Les techniques Freinet répondent à ces critères, ce sont des contenants, des espaces creux que chacun emplit à sa façon, adapte à sa classe, à sa personnalité. Pourquoi échangeons-nous depuis plus de cinquante ans autour du “Quoi de neuf ?”. C’est certainement parce que chaque praticien revisite et réinvente cette technique pour la modeler à son image. Nos outils doivent être pensés de la même façon. Si l’outil s’adresse au maître, il doit être suffisamment souple pour être “ergonomisé”. Il devrait en être de même pour chaque outil que l’on propose aux enfants de nos classes. La pédagogie serait-elle alors la façon d’apprendre aux enfants à se forger leurs propres outils ? Peut-être... Mais Freinet critiquera sévèrement les éducateurs qui tenteront d’adopter le texte libre comme moyen terme et les fichiers auto-correctifs comme outils majeurs. Effectivement, la scolastique a toujours érigé l’outil comme objet d’apprentissage. N’oublions jamais que l’outil n’est qu’un facilitateur du travail, un prolongement de la main. Le rôle de l’école n’est il pas plutôt de mobiliser tous les outils pour que chacun fasse de sa vie un chef d’oeuvre. Vous aurez beau apprendre à quelqu’un à utiliser une taloche et une truelle, il ne fera que gâcher du ciment. Les maçons, eux, ont construit des cathédrales.

 

Dominique Tibéri

 

Encart 1

La technique presque universelle des manuels scolaires n’est cependant qu’une floraison de sentiers et de chemins de traverse qui ne mènent en aucun cas à la voie royale escomptée.
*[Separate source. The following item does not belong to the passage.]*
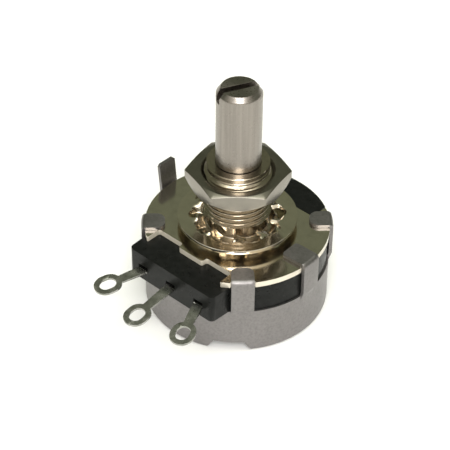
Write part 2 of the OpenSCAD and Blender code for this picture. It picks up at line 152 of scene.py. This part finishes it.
# Nearly all values of a noise texture lie between these
NOISE_LOW, NOISE_HIGH = 0.3, 0.7

# The world: its colour by the height that a ray climbs to, and a pale wall behind the viewer
CEILING = [(0.0, (0.7, 0.7, 0.68)), (0.05, (0.3, 0.3, 0.27)), (0.15, (0.175, 0.19, 0.133)),
           (0.65, (0.17, 0.185, 0.128)), (0.84, (0.25, 0.26, 0.2)),
           (0.93, (1.15, 1.2, 0.95)), (1.0, (1.25, 1.3, 1.05))]
WALL = [(0.35, (0, 0, 0)), (0.85, (0.85, 0.79, 0.72))]
WALL_ELEVATION = radians(30)

FLOOR_HALF = 3.0
FLOOR_GRAYS = (0.9, 0.9, 0.9), (0.92, 0.92, 0.92)


def direction(azimuth, elevation):
    """Unit vector from the part to a place at an azimuth round it and an elevation above it."""
    level = cos(elevation)
    return Vector((sin(azimuth) * level, -cos(azimuth) * level, sin(elevation)))


def clamped(value):
    """The value, no less than 0 and no more than 1."""
    return min(max(value, 0), 1)


# ---------------------------------------------------------------- materials

def fill_ramp(ramp, stops):
    """Gives a ramp node its (place, colour) stops."""
    elements = ramp.color_ramp.elements
    while len(elements) < len(stops):
        elements.new(0.5)
    for element, (place, color) in zip(elements, stops):
        element.position = place
        element.color = (*color, 1)


class Finish:
    """A Principled material and the texture nodes that vary it."""

    def __init__(self, name, metallic, roughness, **numbers):
        self.material = bpy.data.materials.new(name)
        self.material.use_nodes = True
        self.nodes = self.material.node_tree.nodes
        self.links = self.material.node_tree.links
        self.shader = self.nodes["Principled BSDF"]
        self.shader.inputs["Metallic"].default_value = metallic
        self.shader.inputs["Roughness"].default_value = roughness
        for socket, value in numbers.items():
            self.shader.inputs[socket.replace("_", " ")].default_value = value
        coordinates = self.nodes.new("ShaderNodeTexCoord")
        self.place = coordinates.outputs["Object"]
        self.facing = coordinates.outputs["Normal"]

    def noise(self, grain, detail, stretch=(1, 1, 1)):
        """Noise with features about grain wide, longer along an axis where stretch is over 1."""
        mapping = self.nodes.new("ShaderNodeMapping")
        mapping.inputs["Scale"].default_value = [1 / (grain * s) for s in stretch]
        self.links.new(self.place, mapping.inputs["Vector"])
        texture = self.nodes.new("ShaderNodeTexNoise")
        texture.inputs["Scale"].default_value = 1
        texture.inputs["Detail"].default_value = detail
        self.links.new(mapping.outputs["Vector"], texture.inputs["Vector"])
        return texture.outputs["Fac"]

    def upward(self, vector):
        """The Z part of a vector."""
        parts = self.nodes.new("ShaderNodeSeparateXYZ")
        self.links.new(vector, parts.inputs["Vector"])
        return parts.outputs["Z"]

    def spread(self, value, start, end, low, high):
        """Maps start to end onto low to high, and holds the value past either end."""
        node = self.nodes.new("ShaderNodeMapRange")
        for socket, number in (("From Min", start), ("From Max", end),
                               ("To Min", low), ("To Max", high)):
            node.inputs[socket].default_value = number
        self.links.new(value, node.inputs["Value"])
        return node.outputs["Result"]

    def colors(self, factor, *stops):
        """Sets the base colour from a factor, by a ramp of (place, colour) stops."""
        ramp = self.nodes.new("ShaderNodeValToRGB")
        fill_ramp(ramp, stops)
        self.links.new(factor, ramp.inputs["Fac"])
        self.links.new(ramp.outputs["Color"], self.shader.inputs["Base Color"])

    def paint_shade_above(self, height, fade, share):
        """Paints shade: multiplies the colour by a share above a height, over a band fade deep.
        """
        scale = self.nodes.new("ShaderNodeVectorMath")
        scale.operation = "SCALE"
        socket = self.shader.inputs["Base Color"]
        light = self.spread(self.upward(self.place), height, height + fade, 1, share)
        self.links.new(socket.links[0].from_socket, scale.inputs[0])
        self.links.new(light, scale.inputs["Scale"])
        self.links.new(scale.outputs["Vector"], socket)

    def roughness(self, factor, low, high):
        """Spreads the roughness from low to high with a noise factor."""
        self.links.new(self.spread(factor, NOISE_LOW, NOISE_HIGH, low, high),
                       self.shader.inputs["Roughness"])

    def bump(self, factor, depth):
        """Raises the surface by up to depth with a factor, on top of any earlier bump."""
        bump = self.nodes.new("ShaderNodeBump")
        bump.inputs["Distance"].default_value = depth
        earlier = self.shader.inputs["Normal"].links
        if earlier:
            self.links.new(earlier[0].from_socket, bump.inputs["Normal"])
        self.links.new(factor, bump.inputs["Height"])
        self.links.new(bump.outputs["Normal"], self.shader.inputs["Normal"])

    def sheared(self, metallic, steep=0.5, level=0.9):
        """Dulls the upright faces, as a shear leaves the edge of a plated sheet.

        A face counts as upright up to steep and as level from level on, by its normal's height.
        """
        size = self.nodes.new("ShaderNodeMath")
        size.operation = "ABSOLUTE"
        self.links.new(self.upward(self.facing), size.inputs[0])
        self.links.new(self.spread(size.outputs["Value"], steep, level, metallic, 1),
                       self.shader.inputs["Metallic"])

    def brushed(self, amount):
        """Brushes the surface round the Z axis, as a lathe does."""
        tangent = self.nodes.new("ShaderNodeTangent")
        tangent.direction_type = "RADIAL"
        tangent.axis = "Z"
        self.shader.inputs["Anisotropic"].default_value = amount
        self.links.new(tangent.outputs["Tangent"], self.shader.inputs["Tangent"])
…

On édite à des millions d’exemplaires des livres qui sont comme le digest ou la somme de ce que les enfants doivent apprendre dans les diverses disciplines (...). Et l’on s’étonnera parfois que nos élèves soient lents à comprendre ce langage qui n’a ni la résonnance indispensable dans leur vie familière, ni cette prise essentielle dans les remous profonds de l’être.

 

C. Freinet (B.E.M. 54-55. Conseils aux jeunes. 1969)

 C. Freinet, Les techniques Freinet de l’école moderne, CPP 326. 1977.